- [Work to complete]
Filter the entries below, keeping every line that has the word "follow".

- [Material]
[START]

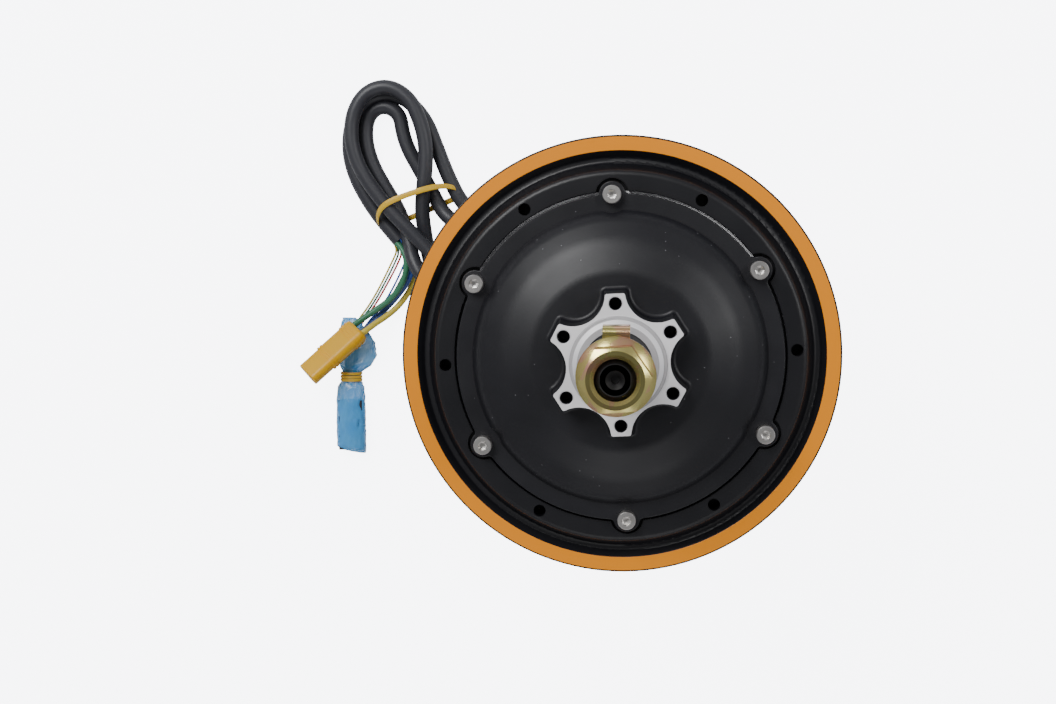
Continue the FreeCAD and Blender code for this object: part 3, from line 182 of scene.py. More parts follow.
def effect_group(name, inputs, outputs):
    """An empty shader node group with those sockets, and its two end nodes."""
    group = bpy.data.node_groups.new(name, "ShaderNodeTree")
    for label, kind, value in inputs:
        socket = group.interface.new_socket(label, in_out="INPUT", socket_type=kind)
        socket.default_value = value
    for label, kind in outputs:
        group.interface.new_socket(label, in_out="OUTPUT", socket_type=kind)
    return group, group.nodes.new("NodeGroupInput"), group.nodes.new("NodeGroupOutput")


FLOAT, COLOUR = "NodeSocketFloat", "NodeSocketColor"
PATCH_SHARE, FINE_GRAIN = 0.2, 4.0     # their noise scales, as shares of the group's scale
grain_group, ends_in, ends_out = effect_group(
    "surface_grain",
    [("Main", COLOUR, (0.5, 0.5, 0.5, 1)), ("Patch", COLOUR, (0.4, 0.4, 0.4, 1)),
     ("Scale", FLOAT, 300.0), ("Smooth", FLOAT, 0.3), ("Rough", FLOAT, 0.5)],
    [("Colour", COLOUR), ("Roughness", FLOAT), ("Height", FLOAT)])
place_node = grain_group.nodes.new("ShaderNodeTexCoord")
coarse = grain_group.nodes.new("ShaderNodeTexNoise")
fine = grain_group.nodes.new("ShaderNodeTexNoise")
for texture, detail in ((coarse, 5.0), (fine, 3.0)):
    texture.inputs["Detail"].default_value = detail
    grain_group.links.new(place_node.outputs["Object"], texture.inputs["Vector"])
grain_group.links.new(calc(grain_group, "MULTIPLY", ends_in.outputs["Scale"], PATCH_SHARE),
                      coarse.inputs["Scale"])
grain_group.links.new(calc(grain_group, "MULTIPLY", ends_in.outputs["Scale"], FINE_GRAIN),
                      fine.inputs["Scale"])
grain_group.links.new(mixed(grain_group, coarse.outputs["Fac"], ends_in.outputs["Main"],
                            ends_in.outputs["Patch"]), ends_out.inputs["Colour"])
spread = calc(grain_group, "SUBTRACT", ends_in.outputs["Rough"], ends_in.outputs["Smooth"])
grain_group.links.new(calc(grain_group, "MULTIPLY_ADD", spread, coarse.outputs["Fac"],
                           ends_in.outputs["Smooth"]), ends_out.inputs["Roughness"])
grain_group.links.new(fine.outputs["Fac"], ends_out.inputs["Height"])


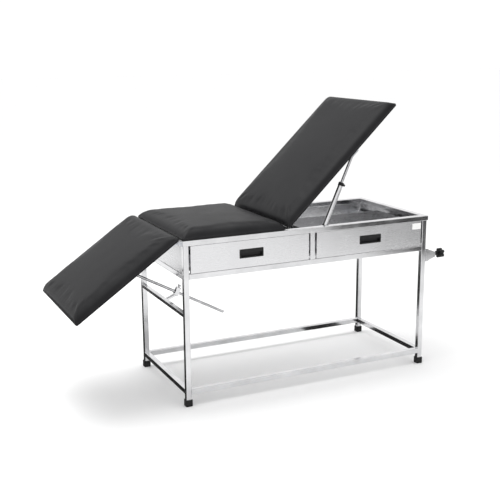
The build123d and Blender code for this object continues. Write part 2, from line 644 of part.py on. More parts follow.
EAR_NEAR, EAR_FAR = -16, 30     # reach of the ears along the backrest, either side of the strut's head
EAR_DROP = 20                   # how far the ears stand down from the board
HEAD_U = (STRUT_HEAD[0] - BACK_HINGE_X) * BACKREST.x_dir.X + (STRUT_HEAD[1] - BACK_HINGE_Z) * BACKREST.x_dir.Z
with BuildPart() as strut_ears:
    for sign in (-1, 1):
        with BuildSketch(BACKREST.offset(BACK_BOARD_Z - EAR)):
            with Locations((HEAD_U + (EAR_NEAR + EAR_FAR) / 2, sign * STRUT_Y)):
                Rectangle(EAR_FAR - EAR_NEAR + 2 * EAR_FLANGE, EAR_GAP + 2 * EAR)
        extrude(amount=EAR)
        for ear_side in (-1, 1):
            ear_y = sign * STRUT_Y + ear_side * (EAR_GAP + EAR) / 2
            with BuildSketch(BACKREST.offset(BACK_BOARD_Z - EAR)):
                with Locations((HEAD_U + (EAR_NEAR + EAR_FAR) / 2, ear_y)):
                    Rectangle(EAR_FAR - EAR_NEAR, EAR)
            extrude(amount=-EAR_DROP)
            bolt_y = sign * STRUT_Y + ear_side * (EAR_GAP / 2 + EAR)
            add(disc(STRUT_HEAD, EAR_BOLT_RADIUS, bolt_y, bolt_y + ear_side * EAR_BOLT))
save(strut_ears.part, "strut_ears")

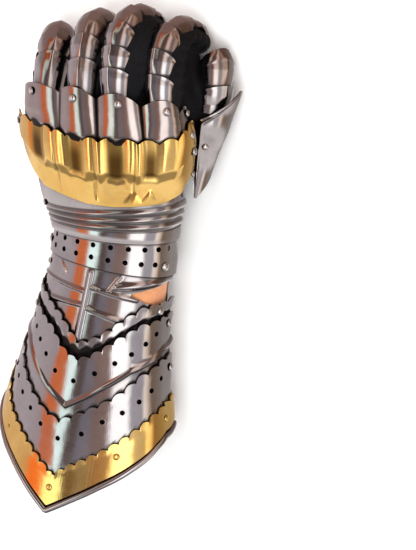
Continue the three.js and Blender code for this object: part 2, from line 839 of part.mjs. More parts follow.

[END]

- [Full solution]
Continue the FreeCAD and Blender code for this object: part 3, from line 182 of scene.py. More parts follow.
The build123d and Blender code for this object continues. Write part 2, from line 644 of part.py on. More parts follow.
Continue the three.js and Blender code for this object: part 2, from line 839 of part.mjs. More parts follow.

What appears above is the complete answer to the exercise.